* _EXERCISE TASK_
The required output consists solely of the lines from the one containing "Continue the FreeCAD" down to the one containing "return cy +", both included, each quoted exactly.

* _DATASET CONTENT_
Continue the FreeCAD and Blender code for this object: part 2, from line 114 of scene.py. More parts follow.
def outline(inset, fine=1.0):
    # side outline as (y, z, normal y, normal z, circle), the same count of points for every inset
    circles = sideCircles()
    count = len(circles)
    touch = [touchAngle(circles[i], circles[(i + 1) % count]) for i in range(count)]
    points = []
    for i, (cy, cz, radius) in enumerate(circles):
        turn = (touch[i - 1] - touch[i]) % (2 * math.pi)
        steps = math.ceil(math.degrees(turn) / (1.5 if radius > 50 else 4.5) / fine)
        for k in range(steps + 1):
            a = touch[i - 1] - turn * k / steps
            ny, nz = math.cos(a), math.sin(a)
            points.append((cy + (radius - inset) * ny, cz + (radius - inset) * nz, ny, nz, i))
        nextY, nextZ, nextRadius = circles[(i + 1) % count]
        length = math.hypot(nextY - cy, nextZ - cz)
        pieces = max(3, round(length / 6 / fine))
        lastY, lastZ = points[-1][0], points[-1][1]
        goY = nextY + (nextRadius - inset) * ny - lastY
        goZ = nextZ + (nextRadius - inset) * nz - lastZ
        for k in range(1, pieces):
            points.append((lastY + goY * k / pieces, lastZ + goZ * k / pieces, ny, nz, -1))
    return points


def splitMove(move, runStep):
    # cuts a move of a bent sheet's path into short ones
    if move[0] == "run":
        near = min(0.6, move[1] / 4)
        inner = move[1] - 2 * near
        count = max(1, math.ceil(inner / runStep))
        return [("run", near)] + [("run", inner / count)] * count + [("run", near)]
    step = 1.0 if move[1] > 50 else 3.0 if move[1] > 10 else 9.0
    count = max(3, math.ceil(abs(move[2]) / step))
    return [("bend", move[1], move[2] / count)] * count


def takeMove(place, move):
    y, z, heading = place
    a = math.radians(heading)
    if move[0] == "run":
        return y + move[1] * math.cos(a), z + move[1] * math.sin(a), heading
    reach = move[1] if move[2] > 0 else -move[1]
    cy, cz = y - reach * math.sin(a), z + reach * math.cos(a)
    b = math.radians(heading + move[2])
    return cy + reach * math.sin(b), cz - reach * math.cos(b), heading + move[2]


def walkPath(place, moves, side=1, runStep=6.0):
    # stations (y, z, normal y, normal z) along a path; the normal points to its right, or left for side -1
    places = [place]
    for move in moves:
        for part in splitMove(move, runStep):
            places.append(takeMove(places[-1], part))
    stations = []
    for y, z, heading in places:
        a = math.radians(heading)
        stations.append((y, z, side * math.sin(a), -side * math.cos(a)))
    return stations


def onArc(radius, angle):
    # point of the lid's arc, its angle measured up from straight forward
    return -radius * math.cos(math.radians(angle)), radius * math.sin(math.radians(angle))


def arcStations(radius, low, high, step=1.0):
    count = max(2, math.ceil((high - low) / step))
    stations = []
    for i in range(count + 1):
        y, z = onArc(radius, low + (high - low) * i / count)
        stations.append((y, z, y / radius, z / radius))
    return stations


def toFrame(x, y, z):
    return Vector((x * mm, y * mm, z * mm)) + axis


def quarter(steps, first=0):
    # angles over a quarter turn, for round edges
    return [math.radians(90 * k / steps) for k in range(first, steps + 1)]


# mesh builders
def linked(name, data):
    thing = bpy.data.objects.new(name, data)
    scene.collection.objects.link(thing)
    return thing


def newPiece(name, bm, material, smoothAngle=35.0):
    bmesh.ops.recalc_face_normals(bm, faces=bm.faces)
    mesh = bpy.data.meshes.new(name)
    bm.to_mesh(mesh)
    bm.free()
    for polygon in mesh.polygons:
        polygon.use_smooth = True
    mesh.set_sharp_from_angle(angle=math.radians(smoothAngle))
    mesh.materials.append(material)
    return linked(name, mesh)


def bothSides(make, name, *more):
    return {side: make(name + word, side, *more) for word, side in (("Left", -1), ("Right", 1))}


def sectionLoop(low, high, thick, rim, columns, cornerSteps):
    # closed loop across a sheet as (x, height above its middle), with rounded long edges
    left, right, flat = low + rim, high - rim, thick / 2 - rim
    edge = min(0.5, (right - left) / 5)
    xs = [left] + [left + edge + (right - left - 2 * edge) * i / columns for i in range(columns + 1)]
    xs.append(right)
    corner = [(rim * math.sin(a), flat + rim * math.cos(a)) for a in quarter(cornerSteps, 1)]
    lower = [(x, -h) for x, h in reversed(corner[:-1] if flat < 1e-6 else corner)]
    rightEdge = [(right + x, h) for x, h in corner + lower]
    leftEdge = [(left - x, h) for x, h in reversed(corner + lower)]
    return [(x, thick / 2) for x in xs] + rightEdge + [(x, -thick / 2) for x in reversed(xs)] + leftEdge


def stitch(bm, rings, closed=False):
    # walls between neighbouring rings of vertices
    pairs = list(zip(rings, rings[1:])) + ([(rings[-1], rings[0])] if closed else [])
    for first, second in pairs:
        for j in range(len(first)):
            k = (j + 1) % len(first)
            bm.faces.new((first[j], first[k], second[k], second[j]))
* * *
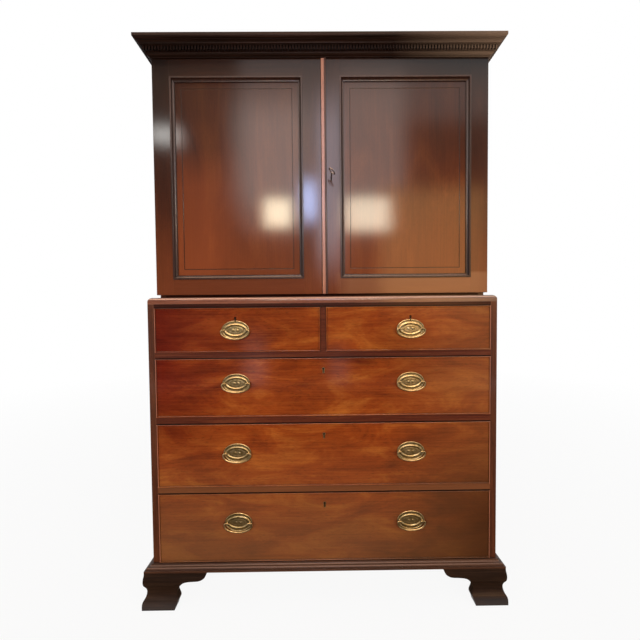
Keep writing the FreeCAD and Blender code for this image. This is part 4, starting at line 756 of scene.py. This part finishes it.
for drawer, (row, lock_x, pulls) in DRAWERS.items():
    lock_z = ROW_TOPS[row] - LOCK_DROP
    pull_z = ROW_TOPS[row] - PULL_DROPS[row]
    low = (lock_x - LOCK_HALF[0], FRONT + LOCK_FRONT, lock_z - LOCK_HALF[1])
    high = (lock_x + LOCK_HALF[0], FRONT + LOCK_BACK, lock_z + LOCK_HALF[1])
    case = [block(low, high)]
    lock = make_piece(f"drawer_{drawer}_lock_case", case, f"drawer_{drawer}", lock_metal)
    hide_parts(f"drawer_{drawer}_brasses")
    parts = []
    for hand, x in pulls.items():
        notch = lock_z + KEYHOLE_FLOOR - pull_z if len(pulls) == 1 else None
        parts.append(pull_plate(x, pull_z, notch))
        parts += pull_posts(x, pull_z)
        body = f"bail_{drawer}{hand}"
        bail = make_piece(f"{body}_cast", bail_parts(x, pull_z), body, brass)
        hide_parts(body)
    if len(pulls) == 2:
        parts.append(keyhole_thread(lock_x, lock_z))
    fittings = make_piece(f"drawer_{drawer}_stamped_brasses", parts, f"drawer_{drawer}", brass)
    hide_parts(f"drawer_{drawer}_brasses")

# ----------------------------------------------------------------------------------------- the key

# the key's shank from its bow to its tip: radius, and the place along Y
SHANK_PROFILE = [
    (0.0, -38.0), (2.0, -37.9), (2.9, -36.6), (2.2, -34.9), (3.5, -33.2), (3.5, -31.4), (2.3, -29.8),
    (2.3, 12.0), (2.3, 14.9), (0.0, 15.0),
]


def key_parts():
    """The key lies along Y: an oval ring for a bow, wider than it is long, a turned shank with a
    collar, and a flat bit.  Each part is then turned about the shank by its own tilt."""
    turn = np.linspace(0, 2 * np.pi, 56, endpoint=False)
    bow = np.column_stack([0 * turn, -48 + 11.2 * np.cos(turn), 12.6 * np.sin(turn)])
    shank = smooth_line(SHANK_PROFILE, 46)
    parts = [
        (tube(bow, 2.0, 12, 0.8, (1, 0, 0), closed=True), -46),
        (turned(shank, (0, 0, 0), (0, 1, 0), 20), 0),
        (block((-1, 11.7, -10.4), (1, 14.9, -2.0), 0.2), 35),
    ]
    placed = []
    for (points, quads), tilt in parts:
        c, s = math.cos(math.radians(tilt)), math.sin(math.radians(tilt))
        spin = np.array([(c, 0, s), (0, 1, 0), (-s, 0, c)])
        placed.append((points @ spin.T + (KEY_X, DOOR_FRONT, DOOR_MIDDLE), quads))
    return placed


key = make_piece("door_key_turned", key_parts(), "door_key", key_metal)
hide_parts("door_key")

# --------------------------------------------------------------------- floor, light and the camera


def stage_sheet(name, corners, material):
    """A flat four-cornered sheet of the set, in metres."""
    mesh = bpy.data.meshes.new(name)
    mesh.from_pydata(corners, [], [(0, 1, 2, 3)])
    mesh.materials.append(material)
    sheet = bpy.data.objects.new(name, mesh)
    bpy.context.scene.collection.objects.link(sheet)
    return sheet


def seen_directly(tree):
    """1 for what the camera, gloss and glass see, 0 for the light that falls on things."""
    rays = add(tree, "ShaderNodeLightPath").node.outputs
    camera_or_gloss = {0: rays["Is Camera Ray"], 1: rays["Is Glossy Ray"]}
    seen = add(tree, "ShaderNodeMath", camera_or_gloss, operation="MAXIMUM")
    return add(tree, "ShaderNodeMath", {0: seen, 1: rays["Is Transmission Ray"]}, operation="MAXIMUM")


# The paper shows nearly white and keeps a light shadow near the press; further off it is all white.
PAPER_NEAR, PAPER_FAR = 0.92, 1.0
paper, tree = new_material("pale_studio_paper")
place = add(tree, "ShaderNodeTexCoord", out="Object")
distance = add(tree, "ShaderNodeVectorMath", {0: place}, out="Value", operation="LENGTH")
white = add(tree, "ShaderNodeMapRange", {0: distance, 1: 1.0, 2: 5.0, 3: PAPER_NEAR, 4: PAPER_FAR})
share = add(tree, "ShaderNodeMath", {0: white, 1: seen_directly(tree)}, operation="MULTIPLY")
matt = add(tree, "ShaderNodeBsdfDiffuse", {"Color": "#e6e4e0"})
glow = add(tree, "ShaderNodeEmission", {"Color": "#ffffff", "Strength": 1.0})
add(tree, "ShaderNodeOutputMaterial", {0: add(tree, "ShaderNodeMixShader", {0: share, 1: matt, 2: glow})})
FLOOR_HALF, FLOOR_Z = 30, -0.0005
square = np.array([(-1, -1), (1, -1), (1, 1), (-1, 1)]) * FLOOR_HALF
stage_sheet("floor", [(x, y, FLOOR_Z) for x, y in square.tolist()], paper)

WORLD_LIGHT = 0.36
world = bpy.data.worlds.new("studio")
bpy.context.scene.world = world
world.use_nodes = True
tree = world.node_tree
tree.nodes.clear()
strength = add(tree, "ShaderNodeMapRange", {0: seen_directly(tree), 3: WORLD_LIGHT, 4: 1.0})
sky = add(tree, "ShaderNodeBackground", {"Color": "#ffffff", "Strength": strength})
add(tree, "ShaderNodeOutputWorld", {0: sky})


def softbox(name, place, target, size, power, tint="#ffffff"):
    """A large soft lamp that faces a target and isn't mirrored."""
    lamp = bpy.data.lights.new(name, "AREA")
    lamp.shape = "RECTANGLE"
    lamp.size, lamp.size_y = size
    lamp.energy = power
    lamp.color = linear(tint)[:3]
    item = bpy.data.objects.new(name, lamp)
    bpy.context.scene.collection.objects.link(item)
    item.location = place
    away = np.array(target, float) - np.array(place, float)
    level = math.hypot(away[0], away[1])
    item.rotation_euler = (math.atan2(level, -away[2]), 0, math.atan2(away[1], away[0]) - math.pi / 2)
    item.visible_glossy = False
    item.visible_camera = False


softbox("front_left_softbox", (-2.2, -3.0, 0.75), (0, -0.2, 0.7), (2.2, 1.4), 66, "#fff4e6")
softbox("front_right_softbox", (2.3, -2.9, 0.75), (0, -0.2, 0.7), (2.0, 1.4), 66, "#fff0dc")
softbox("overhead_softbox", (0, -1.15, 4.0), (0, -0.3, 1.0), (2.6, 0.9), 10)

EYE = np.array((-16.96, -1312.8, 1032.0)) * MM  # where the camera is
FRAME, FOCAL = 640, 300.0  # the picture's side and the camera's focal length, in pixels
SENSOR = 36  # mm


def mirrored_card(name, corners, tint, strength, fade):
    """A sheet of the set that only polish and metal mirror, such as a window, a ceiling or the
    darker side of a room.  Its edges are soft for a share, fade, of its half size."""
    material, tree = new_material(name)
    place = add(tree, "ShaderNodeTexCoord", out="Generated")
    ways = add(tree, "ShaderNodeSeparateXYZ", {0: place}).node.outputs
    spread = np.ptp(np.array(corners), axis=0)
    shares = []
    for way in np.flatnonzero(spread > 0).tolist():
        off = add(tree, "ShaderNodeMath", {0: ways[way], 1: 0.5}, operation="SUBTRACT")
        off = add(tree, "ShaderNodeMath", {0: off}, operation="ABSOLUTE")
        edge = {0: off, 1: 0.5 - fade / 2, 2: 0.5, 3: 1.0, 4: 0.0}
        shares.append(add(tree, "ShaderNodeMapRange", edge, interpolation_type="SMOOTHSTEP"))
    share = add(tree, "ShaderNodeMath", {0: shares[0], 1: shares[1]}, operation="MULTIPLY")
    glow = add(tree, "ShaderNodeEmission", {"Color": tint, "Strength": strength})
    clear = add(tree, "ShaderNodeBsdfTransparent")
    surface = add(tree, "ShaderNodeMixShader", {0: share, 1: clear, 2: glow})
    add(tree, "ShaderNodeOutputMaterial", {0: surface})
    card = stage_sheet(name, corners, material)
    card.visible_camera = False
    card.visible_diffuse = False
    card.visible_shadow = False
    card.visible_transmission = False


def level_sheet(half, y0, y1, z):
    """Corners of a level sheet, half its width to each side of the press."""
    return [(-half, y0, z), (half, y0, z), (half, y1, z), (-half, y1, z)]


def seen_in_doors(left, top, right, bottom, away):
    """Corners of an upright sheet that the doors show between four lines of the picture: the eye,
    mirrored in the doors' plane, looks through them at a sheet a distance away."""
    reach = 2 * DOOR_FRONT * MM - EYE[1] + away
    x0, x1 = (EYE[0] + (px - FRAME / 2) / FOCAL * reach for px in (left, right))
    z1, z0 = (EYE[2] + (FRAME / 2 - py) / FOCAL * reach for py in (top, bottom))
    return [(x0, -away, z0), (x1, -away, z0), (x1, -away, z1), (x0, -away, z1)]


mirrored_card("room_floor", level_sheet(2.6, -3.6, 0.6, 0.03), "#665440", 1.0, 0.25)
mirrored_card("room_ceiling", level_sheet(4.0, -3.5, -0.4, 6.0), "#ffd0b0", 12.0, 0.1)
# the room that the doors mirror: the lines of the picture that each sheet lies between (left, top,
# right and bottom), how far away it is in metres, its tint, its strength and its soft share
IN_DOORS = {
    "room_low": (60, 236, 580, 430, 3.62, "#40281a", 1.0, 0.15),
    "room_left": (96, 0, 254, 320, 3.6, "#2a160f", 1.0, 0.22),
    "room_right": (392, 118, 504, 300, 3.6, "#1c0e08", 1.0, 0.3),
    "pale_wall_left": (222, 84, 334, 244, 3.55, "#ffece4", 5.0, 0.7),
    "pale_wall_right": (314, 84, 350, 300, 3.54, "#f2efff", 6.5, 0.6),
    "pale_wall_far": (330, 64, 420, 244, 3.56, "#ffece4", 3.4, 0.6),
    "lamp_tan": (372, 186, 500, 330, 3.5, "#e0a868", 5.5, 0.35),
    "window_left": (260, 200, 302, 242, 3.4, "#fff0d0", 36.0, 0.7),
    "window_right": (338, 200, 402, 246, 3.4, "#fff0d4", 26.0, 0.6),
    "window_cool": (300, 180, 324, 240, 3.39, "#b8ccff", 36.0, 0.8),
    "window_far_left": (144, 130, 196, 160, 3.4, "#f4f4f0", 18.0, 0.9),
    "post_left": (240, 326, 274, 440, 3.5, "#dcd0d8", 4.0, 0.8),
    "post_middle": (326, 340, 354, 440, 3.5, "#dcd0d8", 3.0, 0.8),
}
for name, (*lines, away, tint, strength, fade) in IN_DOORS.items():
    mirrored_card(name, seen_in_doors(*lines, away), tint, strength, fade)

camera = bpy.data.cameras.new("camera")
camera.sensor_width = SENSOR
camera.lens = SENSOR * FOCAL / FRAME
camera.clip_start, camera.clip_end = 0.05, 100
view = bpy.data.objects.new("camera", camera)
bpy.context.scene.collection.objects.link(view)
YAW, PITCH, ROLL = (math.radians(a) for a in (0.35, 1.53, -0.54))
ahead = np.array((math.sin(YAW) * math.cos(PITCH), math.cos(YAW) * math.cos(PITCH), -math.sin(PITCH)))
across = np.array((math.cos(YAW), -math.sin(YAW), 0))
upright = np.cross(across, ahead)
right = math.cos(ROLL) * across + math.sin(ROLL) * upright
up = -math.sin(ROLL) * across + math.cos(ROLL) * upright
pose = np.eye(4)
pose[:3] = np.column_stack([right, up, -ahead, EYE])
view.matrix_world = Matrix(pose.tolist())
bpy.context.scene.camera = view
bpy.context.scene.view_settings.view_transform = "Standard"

* _RESPONSE TO THE EXERCISE_
Continue the FreeCAD and Blender code for this object: part 2, from line 114 of scene.py. More parts follow.
def outline(inset, fine=1.0):
    # side outline as (y, z, normal y, normal z, circle), the same count of points for every inset
    circles = sideCircles()
    count = len(circles)
    touch = [touchAngle(circles[i], circles[(i + 1) % count]) for i in range(count)]
    points = []
    for i, (cy, cz, radius) in enumerate(circles):
        turn = (touch[i - 1] - touch[i]) % (2 * math.pi)
        steps = math.ceil(math.degrees(turn) / (1.5 if radius > 50 else 4.5) / fine)
        for k in range(steps + 1):
            a = touch[i - 1] - turn * k / steps
            ny, nz = math.cos(a), math.sin(a)
            points.append((cy + (radius - inset) * ny, cz + (radius - inset) * nz, ny, nz, i))
        nextY, nextZ, nextRadius = circles[(i + 1) % count]
        length = math.hypot(nextY - cy, nextZ - cz)
        pieces = max(3, round(length / 6 / fine))
        lastY, lastZ = points[-1][0], points[-1][1]
        goY = nextY + (nextRadius - inset) * ny - lastY
        goZ = nextZ + (nextRadius - inset) * nz - lastZ
        for k in range(1, pieces):
            points.append((lastY + goY * k / pieces, lastZ + goZ * k / pieces, ny, nz, -1))
    return points


def splitMove(move, runStep):
    # cuts a move of a bent sheet's path into short ones
    if move[0] == "run":
        near = min(0.6, move[1] / 4)
        inner = move[1] - 2 * near
        count = max(1, math.ceil(inner / runStep))
        return [("run", near)] + [("run", inner / count)] * count + [("run", near)]
    step = 1.0 if move[1] > 50 else 3.0 if move[1] > 10 else 9.0
    count = max(3, math.ceil(abs(move[2]) / step))
    return [("bend", move[1], move[2] / count)] * count


def takeMove(place, move):
    y, z, heading = place
    a = math.radians(heading)
    if move[0] == "run":
        return y + move[1] * math.cos(a), z + move[1] * math.sin(a), heading
    reach = move[1] if move[2] > 0 else -move[1]
    cy, cz = y - reach * math.sin(a), z + reach * math.cos(a)
    b = math.radians(heading + move[2])
    return cy + reach * math.sin(b), cz - reach * math.cos(b), heading + move[2]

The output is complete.